I wanted to see her win.

I've always wanted to write a character like her, but I don't know how. I feel like I have to have my characters always planning and pushing and seeking after goals. :)

But it's not that a character always has to be proactive as opposed to reactive. Reactive is fine sometimes. I do sometimes criticize books I read when the characters are not proactive, though. I do that when the book has failed to engage me and I begin to look for things that might have caused the problem. Almost every time the books that don't engage me have main characters that are floating from place to place not changing things by their presence.

Even Sarah Crewe, by her goodness and her love for Becky, changed things. She ticked Minchin off. She wasn't trying to get a goal. She was just doing the only thing that a powerless girl could do. She was just living. But her goodness of heart made Minchin mad and made her situation worse.
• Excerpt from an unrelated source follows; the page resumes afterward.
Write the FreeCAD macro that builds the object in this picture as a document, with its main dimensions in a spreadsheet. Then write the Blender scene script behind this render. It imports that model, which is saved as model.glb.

I love a book that came out recently, The Charlatan's Boy, by Jonathan Rogers. The kid is kind of like Sarah Crewe or Oliver Twist. Powerless to change his circumstances. But he acts. He chooses. He is not driving the action, but he's having an effect on things. He's constantly watching and thinking and acting and growing. And you can't help but root for him, even though he doesn't really have a goal he can work toward. He has a longing. He longs for a mother to love him. But he can't do anything to get that goal. It's out of his control. He can't work toward it in even a little way. And yet, he's a wonderful engaging character--like Sarah Crewe. You long to see him find fulfillment because he's such a sweet kid.